I see you, Dad. I am proud of you. I love you. There is nothing but love here.
And to every good man being called, this Father’s Day, to stand up and be reachable: so do we. So does the whole aching world. We are waiting for you at a door that, this time, is going to open.
In love and devotion,
Elayne Kalila


Tears..& a deep, exhausted joy… because it could have been, in major points, the mirror image of my father & me.
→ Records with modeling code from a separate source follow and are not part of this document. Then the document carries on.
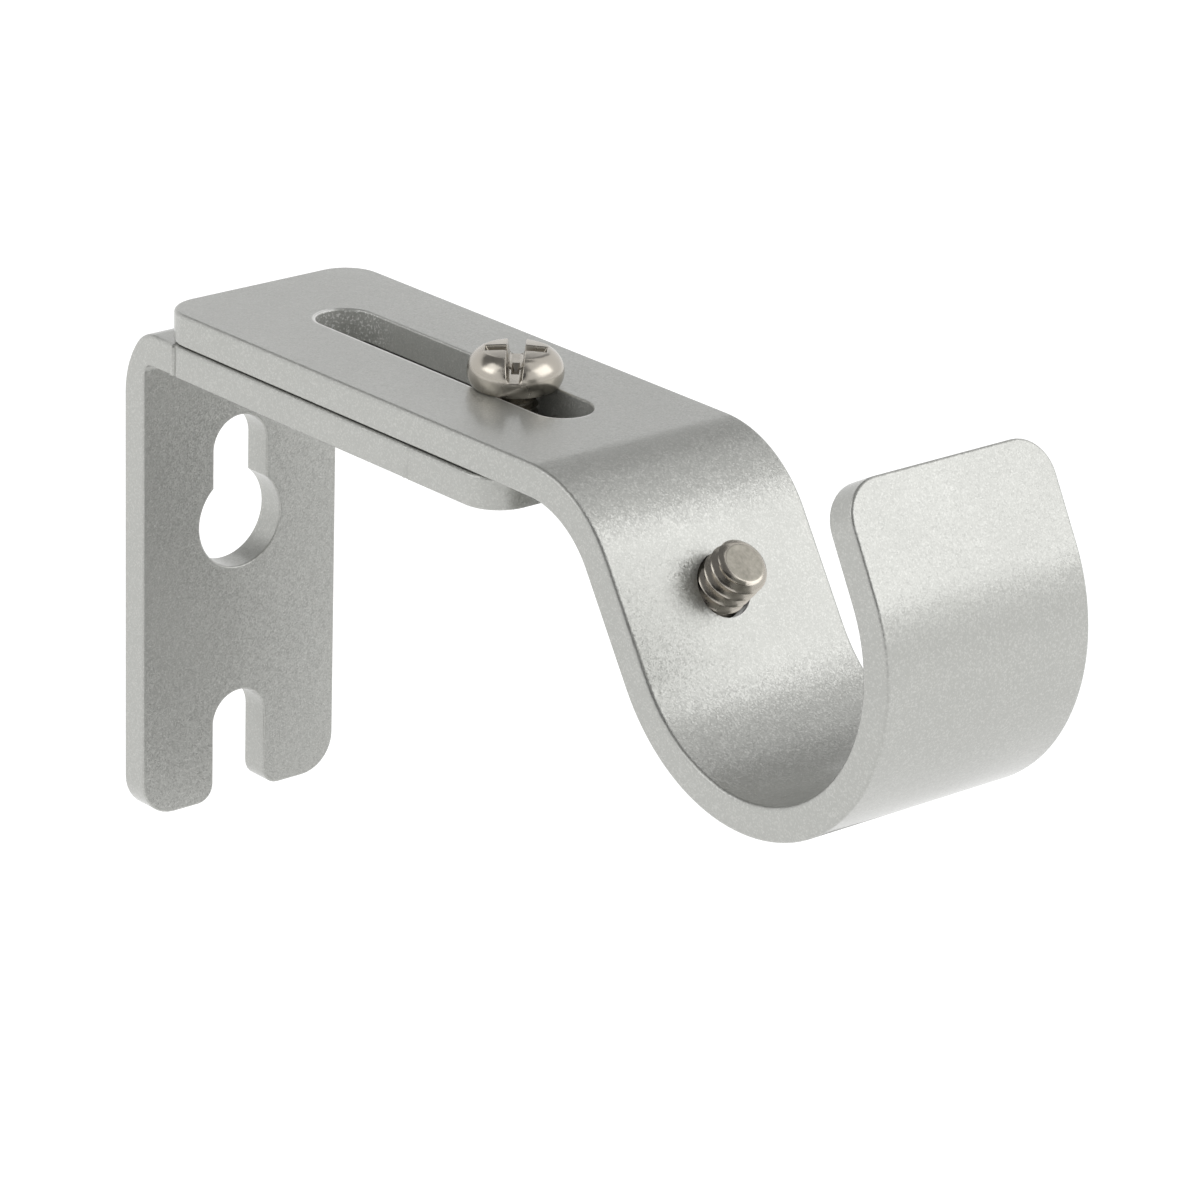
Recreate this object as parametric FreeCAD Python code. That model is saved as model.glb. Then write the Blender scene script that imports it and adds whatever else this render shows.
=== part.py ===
import FreeCAD, Part

import math
import os

# Curtain pole bracket: a slotted wall angle, a hooked arm that slides on it, a clamp screw
# that holds the two together and a set screw that holds the pole in the hook.
#
# Frame, in millimetres: the wall is the plane X = 0 and +X points out of it, +Z is up, and
# Y runs along the pole. The origin is on the plate's wall face, midway across its width.

V = FreeCAD.Vector

# Both bars are punched from one painted strip
bar_width = 21.1
bar_thickness = 2.85
edge_roll_radius = 0.35
slot_edge_radius = 0.22
paint_gap = 0.12

# Wall angle
leg_top = 30.0
plate_height = 45.3
leg_length = 50.0
bend_leg_side_radius = 3.1
bend_plate_side_radius = 8.0
bend_drop = 6.2
bend_inner_radius = 1.0
plate_corner_radius = 3.4
leg_corner_radius = 3.35

# Keyhole and open slot of the wall angle
keyhole_radius = 4.4
keyhole_below_leg = 19.25
neck_width = 5.75
neck_end_below_leg = 12.5
fork_width = 5.6
fork_end_below_leg = 38.2
fork_mouth_radius = 1.6

# Steps that the shearing left on the near edge of the wall angle
plate_step_depth = 0.05
first_step_from_wall = 7.3
leg_step_depth = 0.03
second_step_from_wall = 39.0
end_step_depth = 0.05
step_ramp_length = 0.6

# Arm
arm_end_from_wall = 5.0
arm_corner_radius = 3.4
shoulder_from_wall = 54.3
shoulder_inner_radius = 8.55
shoulder_angle = 58.0
flank_length = 9.9
hook_inner_radius = 13.2
hook_angle = 176.2
tip_length = 8.9

# Long slot of the arm
arm_slot_width = 5.2
arm_slot_from_wall = 14.5
arm_slot_length = 33.6
arm_slot_offset = 0.3

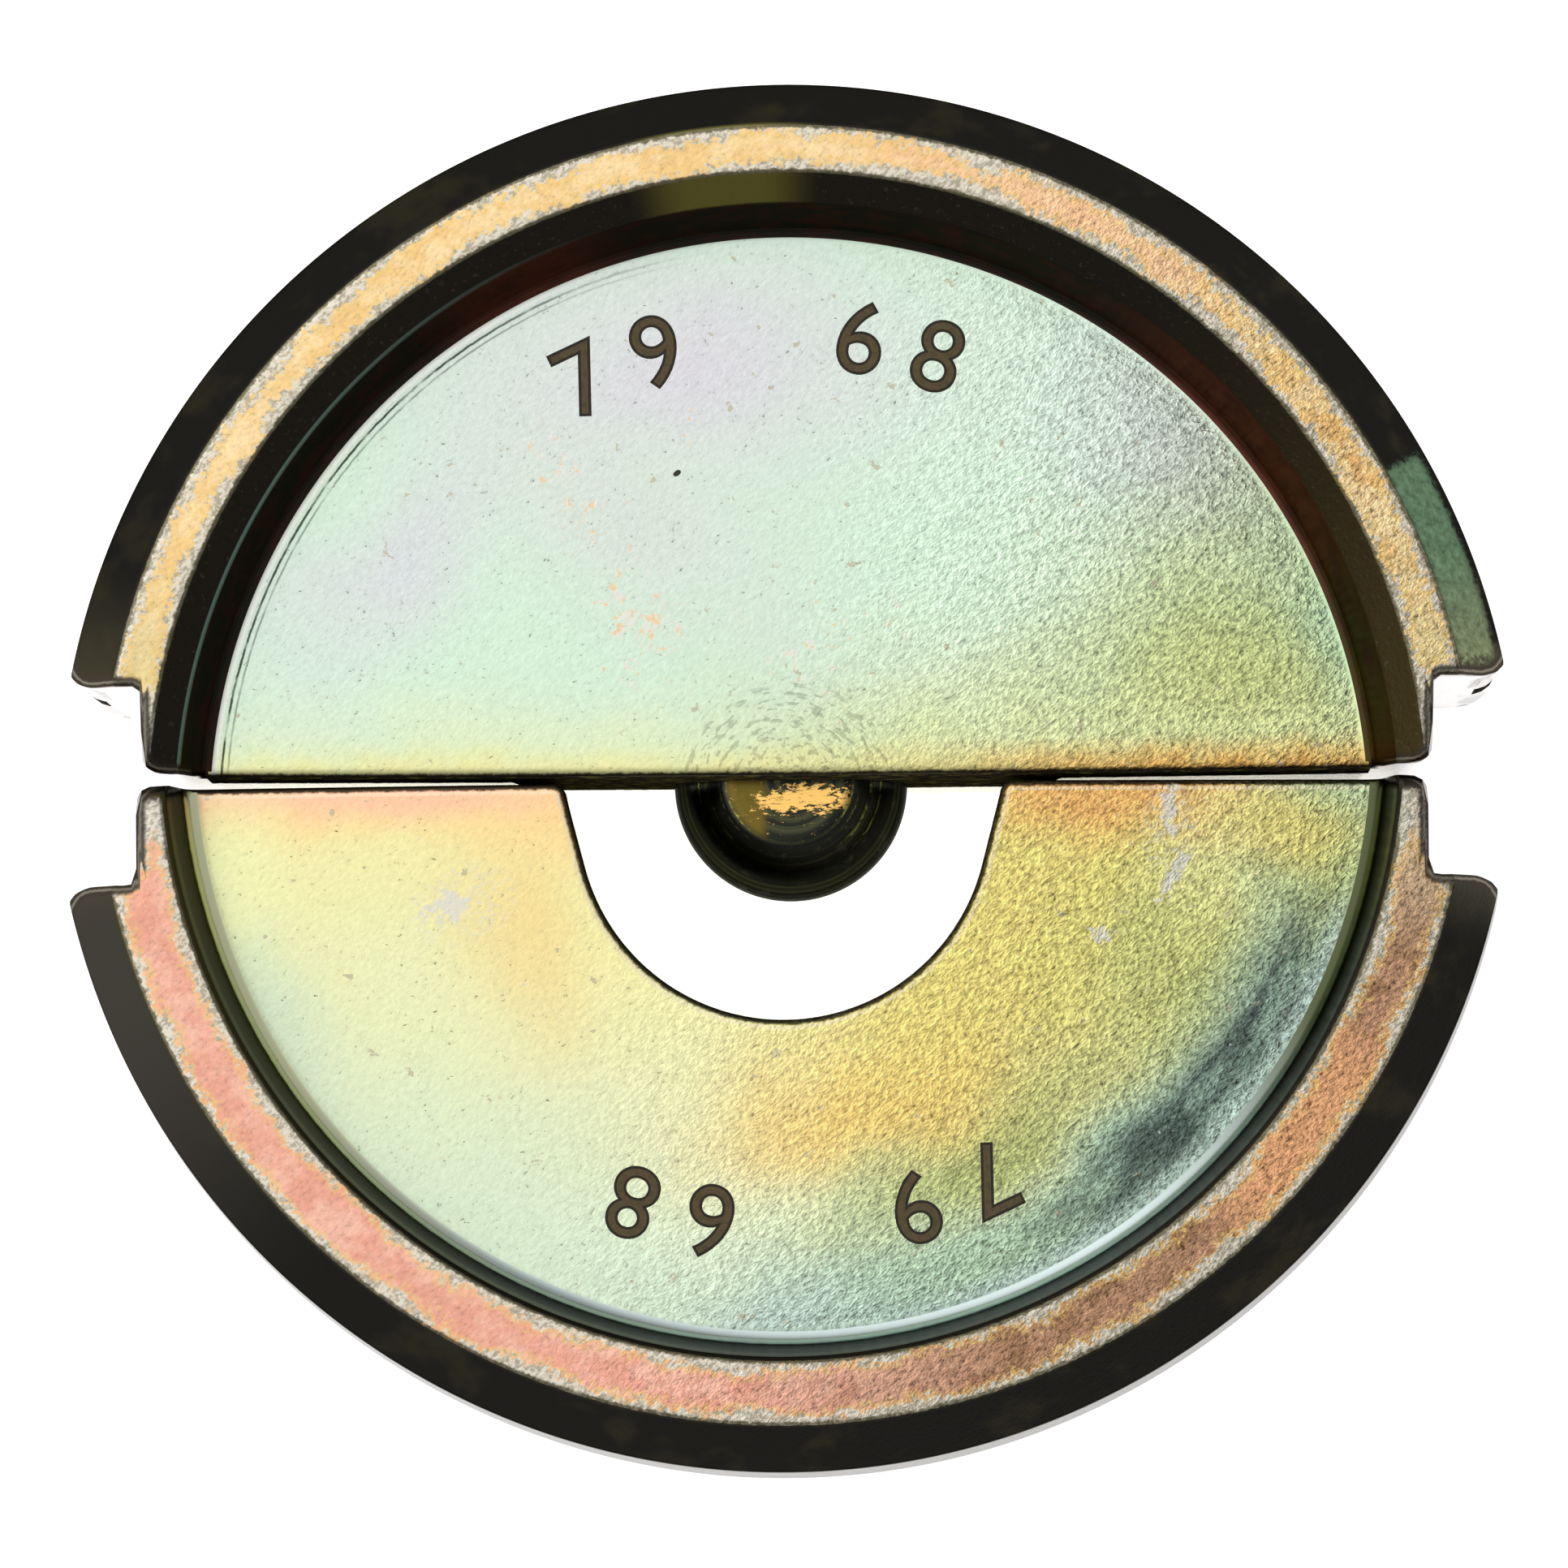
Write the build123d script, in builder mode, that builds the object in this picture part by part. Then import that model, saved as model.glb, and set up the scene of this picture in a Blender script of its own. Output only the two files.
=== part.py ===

Except that there were a few blazing-brilliant-funny moments —as Alzheimers dissolved the deep reserve & life-long emotional restraint he held, & specifically— this is important— his deep belief in, & adherence to, non-violence to others, even in speech (a commendable ethic)…. During one visit, when he was getting a bit foggy about who I was, much less the detailed circumstances of my life, I told him that I was ending the very long problematic relationship I’d had with (Not his name, but let’s call him—) Andrew. When he still had his memory & reason, Dad had followed every difficult twist & turn with calm, rational support. I wasn’t sure he would now recall the name. But he surprised me (& my mother) by sitting bolt upright, eyes focussed & blazing with anger & he snapped “Andrew!!?? (Sic) Hasn’t anyone run over that fool yet!!??? If not, why not!” I just about fell over with startlement —& laughter—& I blurted “Oh Dad, I just love you to bits!!” I felt so primally protected & loved unconditionally - not for anything i’d accomplished, but just because he cared what was happening in my life. My mother & I chuckled about this, long after he slipped away peacefully at 95.
Ah, but there is more: a visitation just after he died which I still cannot explain - of a droll & witty energy which also carried deep, uncompromising protective love—& which manifested physically -you might say, poltergeist-wise- in my house, 3 times over a few days after he died.. & then was gone. (Details too complicated & tender/private; what remains in my heart & soul to this day the unconditional fierce protective love it expressed in a very direct way. Perhaps, ‘next time around’, I will be the one giving this protective support to him… For now, I hold him in my heart & just love. 🌿
Elayne, this is incredibly beautiful! I lost my father in my early 20's and it's only in the last few years that I realize that the love was always there, but never spoken. I talk to him--although not often enough you've just made me realize. I was raised in that strong and silent era, too. I've begun to open to my daughter and son in the last very few years and am sincerely committed to continue to open. Your article has given me so much inspiration to do so! Thank you!